FORECLOSURE NUMBERS ARE WARNING SIGNS FROM
by Mark Scheinbaum
American Reporter Correspondent
Boca Raton, Fla.
BOCA RATON, Fla. -- Drive by your favorite section of Palm Beach County and keep in mind that recently-released figures show that one in every 250 homes you pass is in foreclosure.
All of South Florida hugely exceeds national averages on foreclosures, but so far Palm Beach County's go-go, hot, flipping, speculative, and irrationally exuberant market takes the cake with foreclosures four times the national average.
But wait! All can’t be doom and gloom if on the same day we were told by a national mortgage trade association that new mortgage applications are up for the first time in three months nationwide? What gives?
First, a disclosure. I am not a Realtor and I don't play one on tv, yet I hold the distinction of being the first person in my entire Palm Beach County neighborhood to actually "go to contract" and sell his house this summer - the first sale in four months in my area. I credit a veteran realtor who has lived in my own neighborhood for 17 years, and an experienced real estate attorney with making things happen in what others called an "impossible" sales environment.
So, using some basic solid investment caveats, let me apply some thoughts to real estate for those of you who see a buying opportunity in times of "distressed prices" and "motivated sellers."

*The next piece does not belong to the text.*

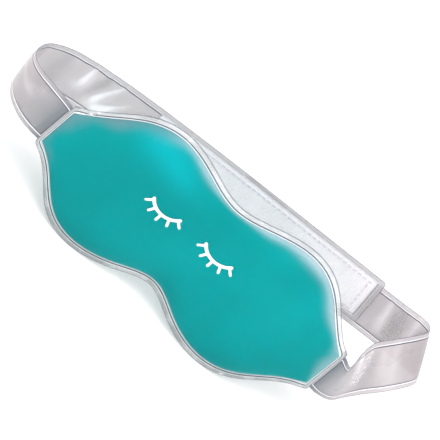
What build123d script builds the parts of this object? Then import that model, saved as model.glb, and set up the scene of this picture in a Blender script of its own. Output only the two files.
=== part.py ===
"""Gel eye pillow with a hook-and-loop head strap: a welded gel pouch and two clear straps.

Frame: +X to the wearer's left as seen from the front, +Z up the face, the front looks along -Y.
The origin is in the middle of the flat rest on the pouch's back, which lies on the face.
"""
import math
import os

from build123d import *

os.makedirs("parts", exist_ok=True)

# ---- driving dimensions, mm -------------------------------------------------------------
FILM = 0.5                 # thickness of each pouch film
BACK_CROWN = 3.0           # how far the back film stands behind the weld plane
FRONT_CROWN = 9.5          # how far the front film stands in front of the weld plane
FLANGE = 4.3               # width of the welded rim round the gel pocket
POCKET_END = 96.0          # half length of the gel pocket
ROOT_X = 98.2              # where the pouch ends and a strap's weld begins
GEL_CLEARANCE = 0.1        # between the gel and each film

STRAP_WIDTH = 30.8
STRAP_FILM = 0.4           # thickness of each strap film
STRAP_AIR = 0.1            # between a strap's two films
HINGE_X = ROOT_X + 0.7     # a strap folds at this weld line
STRAP_START = HINGE_X + 0.4   # the strap's own end at the weld line
END_MARGIN = 3.6           # from a tape's end to its strap's free end

TAPE_WIDTH = 25.4
TAPE = 0.8                 # thickness of the loop tape and of the hook tape
TAPE_GLUE = 0.03           # between a tape and the film that it is sewn to
LOOP_LENGTH = 146.0
HOOK_LENGTH = 76.0
STITCH = 2.2               # length of one stitch
STITCH_PITCH = 3.4
STITCH_INSET = 2.4         # from the tape's edge to its seam
THREAD = 0.3

WELD_Y = -(BACK_CROWN + FILM)   # the plane in which the two pouch films are welded

# Outline of the gel pocket, right half, from the nose notch to the end (x, z).
UPPER_EDGE = [(0, 34), (22, 39.5), (46, 45), (67, 37.5), (84, 22), (POCKET_END, 12)]
LOWER_EDGE = [(0, -29.5), (21, -38), (46, -45), (67, -37.5), (84, -21.5), (POCKET_END, -13.5)]

# Each strap as rulings: centre x, depth behind the weld plane, z, then the lean of the
# ruling towards +X and +Y, as a share of the width.
LEFT_STRAP = [
    (-STRAP_START, 0, 0, 0, 0),
    (-111, 3, 0.2, 0, -0.06),
    (-120.5, 10, -0.8, -0.08, -0.2),
    (-125, 20, -2.4, -0.16, -0.28),
    (-124.5, 32, -4, -0.2, -0.22),
    (-117, 44.5, -5.2, -0.18, -0.1),
    (-98, 55.5, -5.6, -0.15, 0),
    (-60, 62, -3.2, -0.13, 0),
    (0, 61, 4, -0.13, 0),
    (60, 57, 11.6, -0.15, 0),
    (100, 54, 16.5, -0.16, 0.02),
]
RIGHT_STRAP = [
    (STRAP_START, 0, 0, 0, 0),
    (104.5, 0.5, -1.6, -0.08, -0.2),
    (109, 5, -1, -0.26, -0.12),
    (112.5, 14, 1.5, -0.38, 0.08),
    (118.5, 25, 4, -0.47, 0.22),
    (130, 40, 7, -0.53, 0.2),
    (140, 53.5, 11.3, -0.53, 0.16),
    (140.7, 58.8, 12.3, -0.48, 0.12),
    (133, 60.6, 12.5, -0.3, 0.06),
    (115, 59, 12, -0.17, 0),
    (90, 58.2, 10.2, -0.15, 0),
    (50, 61, 6.2, -0.13, 0),
    (8, 64, 2.6, -0.13, 0),
]
SECTIONS_PER_SPAN = 4


# ---- the pouch --------------------------------------------------------------------------
def inset_half(edge, inset, end_x):
    """Half an outline edge, moved `inset` mm into the pocket and ended at end_x."""
    moved = []
    for i, (x, z) in enumerate(edge):
        before = edge[i - 1] if i else (-edge[1][0], edge[1][1])
        after = edge[i + 1] if i + 1 < len(edge) else edge[i]
        run_x = after[0] - before[0]
        run_z = after[1] - before[1]
        run = math.hypot(run_x, run_z)
        side = 1 if z > 0 else -1
        moved.append((x + side * inset * run_z / run, z - side * inset * run_x / run))
    last_x, last_z = moved[-1]
    moved[-1] = (end_x, last_z + (end_x - last_x) * run_z / run_x)
    return moved


def pocket_wire(inset, y, end_inset=None):
    """Closed outline of the pocket at depth y, `inset` mm inside the weld line."""
    end_x = POCKET_END - (inset if end_inset is None else end_inset)
    upper = inset_half(UPPER_EDGE, inset, end_x)
    lower = inset_half(LOWER_EDGE, inset, end_x)
    upper_points = [(-x, y, z) for x, z in reversed(upper[1:])] + [(x, y, z) for x, z in upper]
    lower_points = [(x, y, z) for x, z in reversed(lower)] + [(-x, y, z) for x, z in lower[1:]]
    edges = [
        Spline(*upper_points),
        Line(upper_points[-1], lower_points[0]),
        Spline(*lower_points),
        Line(lower_points[-1], upper_points[0]),
    ]
    return Wire(edges)


def crown(levels):
    """Solid through pocket outlines given as (inset, y)."""
    from_front = sorted(levels, key=lambda level: level[1])
    return Solid.make_loft([pocket_wire(inset, y) for inset, y in from_front], ruled=True)


def rim_plate(y_low, y_high):
    """The pouch's whole flat outline, between two depths."""
    face = Face(pocket_wire(-FLANGE, y_low, POCKET_END - ROOT_X))
    return extrude(face, amount=y_high - y_low, dir=(0, 1, 0))


def front_levels(gap):
    """Outlines of the front crown, `gap` mm behind its outer face."""
    return [
        (gap, WELD_Y),
        (1 + gap, WELD_Y - 0.3 * FRONT_CROWN + gap),
        (5 + gap, WELD_Y - 0.7 * FRONT_CROWN + gap),
        (12 + gap, WELD_Y - 0.92 * FRONT_CROWN + gap),
        (22, WELD_Y - FRONT_CROWN + gap),
    ]


def back_levels(gap):
    """Outlines of the back crown, `gap` mm in front of its outer face."""
    return [
        (gap, WELD_Y),
        (2 + gap, WELD_Y + FILM + 0.4 * BACK_CROWN - gap),
        (7 + gap, WELD_Y + FILM + 0.85 * BACK_CROWN - gap),
        (13, WELD_Y + FILM + BACK_CROWN - gap),
    ]


def front_film():
    shell = rim_plate(WELD_Y - FILM, WELD_Y) + crown(front_levels(0))
    return shell - crown(front_levels(FILM))


def back_film():
    shell = rim_plate(WELD_Y, WELD_Y + FILM) + crown(back_levels(0))
    return shell - crown(back_levels(FILM))


def gel_fill():
    gap = FILM + GEL_CLEARANCE
    return crown(front_levels(gap)) + crown(back_levels(gap))


def printed_mark():
    """Two closed eyes drawn in ink: an arc and five lashes each, on the flat of the front."""
    ink = 0.12
    eye_radius = 12.5
    line = 1.9
    lash = 6.0
    middle_x = -8.0
    eye_reach = 18.5
    eye_z = 19.0
    arc_half = 58
    print_y = WELD_Y - FRONT_CROWN
    marks = []
    for eye in (middle_x - eye_reach, middle_x + eye_reach):
        with BuildSketch(Plane.XZ.offset(-print_y)) as sketch:
            with Locations((eye, eye_z)):
                Circle(eye_radius)
                Circle(eye_radius - line, mode=Mode.SUBTRACT)
            cut_z = eye_z - eye_radius * math.cos(math.radians(arc_half))
            with Locations((eye, cut_z + eye_radius * 1.5)):
                Rectangle(4 * eye_radius, 3 * eye_radius, mode=Mode.SUBTRACT)
            for angle in (-48, -24, 0, 24, 48):
                turn = math.radians(angle)
                middle = eye_radius + lash / 2 - line / 2
                place = (eye + middle * math.sin(turn), eye_z - middle * math.cos(turn))
                with Locations(Location((place[0], place[1], 0), (0, 0, angle))):
                    SlotOverall(lash, line * 0.8, rotation=90)
        marks.append(extrude(sketch.sketch, amount=ink))
    return Compound(children=marks)


# ---- the straps -------------------------------------------------------------------------
def curve_value(rows, span, t, column):
    """Catmull-Rom value of one column, at share t of a span between two rulings."""
    last = len(rows) - 1
    p1 = rows[span][column]
    p2 = rows[span + 1][column]
    p0 = rows[span - 1][column] if span else 2 * p1 - p2
    p3 = rows[span + 2][column] if span + 1 < last else 2 * p2 - p1
    return 0.5 * (2 * p1 + (p2 - p0) * t + (2 * p0 - 5 * p1 + 4 * p2 - p3) * t**2
                  + (3 * p1 - p0 - 3 * p2 + p3) * t**3)


def strap_sections(rows):
    """Centre, ruling direction and distance along the strap, at close steps."""
    steps = [(span, i / SECTIONS_PER_SPAN) for span in range(len(rows) - 1)
             for i in range(SECTIONS_PER_SPAN)]
    steps.append((len(rows) - 2, 1.0))
    sections = []
    travelled = 0.0
    for span, t in steps:
        x, depth, z, lean_x, lean_y = [curve_value(rows, span, t, column) for column in range(5)]
        centre = Vector(x, WELD_Y + depth, z)
        ruling = Vector(lean_x, lean_y, math.sqrt(1 - lean_x**2 - lean_y**2))
        if sections:
            travelled += (centre - sections[-1][0]).length
        sections.append((centre, ruling, travelled))
    return sections


def at_distance(sections, distance):
    """Centre and ruling at a distance along the strap."""
    for (c1, r1, d1), (c2, r2, d2) in zip(sections, sections[1:]):
        if d1 <= distance <= d2:
            share = (distance - d1) / (d2 - d1)
            return c1 + (c2 - c1) * share, (r1 + (r2 - r1) * share).normalized()
    return sections[-1][0], sections[-1][1]


def outward_normal(sections, distance, side):
    """Normal of the strap, pointing away from the head; side is -1 left and 1 right."""
    step = 0.5
    before = at_distance(sections, max(distance - step, 0))[0]
    after = at_distance(sections, min(distance + step, sections[-1][2]))[0]
    ruling = at_distance(sections, distance)[1]
    return (after - before).cross(ruling).normalized() * side


def band(sections, side, start, end, half_width, inner, outer):
    """A strip along the strap, between two distances from its middle surface."""
    inside = [d for _, _, d in sections if start + 0.5 < d < end - 0.5]
    wires = []
    for distance in [start] + inside + [end]:
        centre, ruling = at_distance(sections, distance)
        normal = outward_normal(sections, distance, side)
        corners = [
            centre + ruling * half_width + normal * inner,
            centre + ruling * half_width + normal * outer,
            centre - ruling * half_width + normal * outer,
            centre - ruling * half_width + normal * inner,
        ]
        wires.append(Wire.make_polygon(corners, close=True))
    return Solid.make_loft(wires, ruled=True)


def seam(sections, side, start, end, surface):
    """Stitches round a tape, lying on one face of the strap."""
    half = TAPE_WIDTH / 2 - STITCH_INSET
    first = start + STITCH_INSET
    last = end - STITCH_INSET
    places = []
    along = int((last - first) / STITCH_PITCH)
    for i in range(along + 1):
        for height in (-half, half):
            places.append((first + i * STITCH_PITCH, height, True))
    across = int(2 * half / STITCH_PITCH)
    for i in range(1, across):
        for distance in (first, first + along * STITCH_PITCH):
            places.append((distance, -half + i * 2 * half / across, False))
    stitches = []
    for distance, height, lengthwise in places:
        centre, ruling = at_distance(sections, distance)
        normal = outward_normal(sections, distance, side)
        run = ruling.cross(normal)
        origin = centre + ruling * height + normal * surface
        plane = Plane(origin=origin, x_dir=run if lengthwise else ruling, z_dir=normal)
        stitches.append(plane * Box(STITCH, THREAD * 1.4, THREAD))
    return Compound(children=stitches)


def build_strap(name, rows, side, tape_name, tape_side, tape_length):
    """Both films of a strap, its tape and the tape's seam."""
    sections = strap_sections(rows)
    length = sections[-1][2]
    half = STRAP_WIDTH / 2
    near = STRAP_AIR / 2
    far = near + STRAP_FILM
    inner_film = band(sections, side, 0, length, half, -far, -near)
    outer_film = band(sections, side, 0, length, half, near, far)
    tape_near = far + TAPE_GLUE
    tape_far = tape_near + TAPE
    low, high = sorted((tape_side * tape_near, tape_side * tape_far))
    tape_end = length - END_MARGIN
    tape_start = tape_end - tape_length
    tape = band(sections, side, tape_start, tape_end, TAPE_WIDTH / 2, low, high)
    thread_at = -tape_side * (far + TAPE_GLUE + THREAD / 2)
    stitches = seam(sections, side, tape_start, tape_end, thread_at)
    print(name, "length", round(length, 1), "mm")
    return {
        name + "_inner_film": inner_film,
        name + "_outer_film": outer_film,
        tape_name: tape,
        tape_name + "_stitching": stitches,
    }


def main():
    parts = {
        "front_film": front_film(),
        "back_film": back_film(),
        "gel_fill": gel_fill(),
        "printed_mark": printed_mark(),
    }
    parts.update(build_strap("left_strap", LEFT_STRAP, -1, "loop_tape", 1, LOOP_LENGTH))
    parts.update(build_strap("right_strap", RIGHT_STRAP, 1, "hook_tape", -1, HOOK_LENGTH))
    for name, shape in parts.items():
        export_step(shape, "parts/" + name + ".step")


main()
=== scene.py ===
"""Looks of the gel eye mask: a crowned gel pouch, two clear strap films and their tapes.

Lengths in the tables are millimetres in the part's own frame, turned to metres by MM.
"""
import math
import random

import bmesh
import bpy
import numpy as np
from mathutils import Matrix, Vector, noise


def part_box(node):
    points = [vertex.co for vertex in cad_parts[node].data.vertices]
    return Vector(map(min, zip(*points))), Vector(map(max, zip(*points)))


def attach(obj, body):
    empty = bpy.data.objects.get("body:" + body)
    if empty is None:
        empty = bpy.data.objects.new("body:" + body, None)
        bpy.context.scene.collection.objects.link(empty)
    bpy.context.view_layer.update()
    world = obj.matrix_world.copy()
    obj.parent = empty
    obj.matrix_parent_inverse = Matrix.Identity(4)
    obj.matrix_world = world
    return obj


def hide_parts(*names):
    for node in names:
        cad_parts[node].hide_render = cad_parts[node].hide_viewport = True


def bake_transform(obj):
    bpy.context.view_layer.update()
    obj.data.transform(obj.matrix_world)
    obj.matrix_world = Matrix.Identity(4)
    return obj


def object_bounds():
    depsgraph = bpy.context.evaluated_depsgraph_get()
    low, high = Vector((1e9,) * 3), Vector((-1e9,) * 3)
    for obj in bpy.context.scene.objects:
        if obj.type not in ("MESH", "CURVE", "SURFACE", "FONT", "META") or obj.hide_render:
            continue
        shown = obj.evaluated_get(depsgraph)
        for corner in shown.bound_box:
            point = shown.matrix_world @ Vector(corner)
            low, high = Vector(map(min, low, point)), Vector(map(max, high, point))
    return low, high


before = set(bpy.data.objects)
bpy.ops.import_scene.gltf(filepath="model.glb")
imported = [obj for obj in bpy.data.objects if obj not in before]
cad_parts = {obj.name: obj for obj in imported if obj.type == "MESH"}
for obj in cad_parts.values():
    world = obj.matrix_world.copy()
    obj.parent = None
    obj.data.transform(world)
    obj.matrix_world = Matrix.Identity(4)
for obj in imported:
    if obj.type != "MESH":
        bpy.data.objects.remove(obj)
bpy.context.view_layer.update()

MM = 0.001

# ---- sizes taken from the frame ----
front_low, front_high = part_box("front_film")
back_low, back_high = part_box("back_film")
WELD_Y = back_low.y / MM    # the plane in which the two films are welded
ROOT_X = front_high.x / MM  # where the pouch ends and a strap begins
FLOOR_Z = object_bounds()[0][2]

# Heights of the films' pillows, which leave room for the rim's own height and for lumps.
FRONT_HEIGHT = (back_low.y - front_low.y) / MM - 0.9
BACK_HEIGHT = (back_high.y - back_low.y) / MM - 0.5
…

First, numbers are just numbers: A closer look at some reports indicates that perhaps more than 60 percent of houses and condos "in foreclosure" may never actually foreclose. There are work-outs, forbearance, sales, auctions, re-fi's, etc. Examine each case carefully.
Next, the "flipping" of three or four years ago may no longer be possible. There are so many apocryphal stories that one wonders if the flippers were telling the truth at all. In South Florida, real estate "winners" are the loudest neighbors at the pool and the clubhouse. People who got hosed and lost their shirt are as quiet as a 53-year-old charged the senior discount price on the Early Bird buffet line at Golden Corral.
Think about it. The new American dream was putting 5 percent down on a $280,000 condo and with a "simultaneous closing" six months later - meaning, to have found some sucker to buy it at $325,000. Oh yes, don't stop at one deal, do this four or five times and smile.
A number of practical procedures involving financing, title and escrow make many of these stories dubious, but even with the benefit of the doubt, things have changed. Many builders, developers, sales agencies, and lending institutions no longer allow booming real estate markets to become the personal ATM of wealthy speculators.
Part of the problem is that many of these "big shots" weren't that wealthy after all. Carrying two, three or four mortgages at a time when insurers such as Nationwide have raised insurance premiums 100 percent or more left them stretched to their credit limits.
It might seem alarmist, but the number of foreign nationals involved in the "flipping" game also raised issues of money laundering, off-shore illegal funds being repatriated, and violations of various Patriot Act rules.
There are many more variables to consider, which is why the real estate lawyer and full-commission (you get exactly what you pay for) realtor should be part of your real estate "investment team." Just keep in mind that the silver lining in this cloud still involves caution.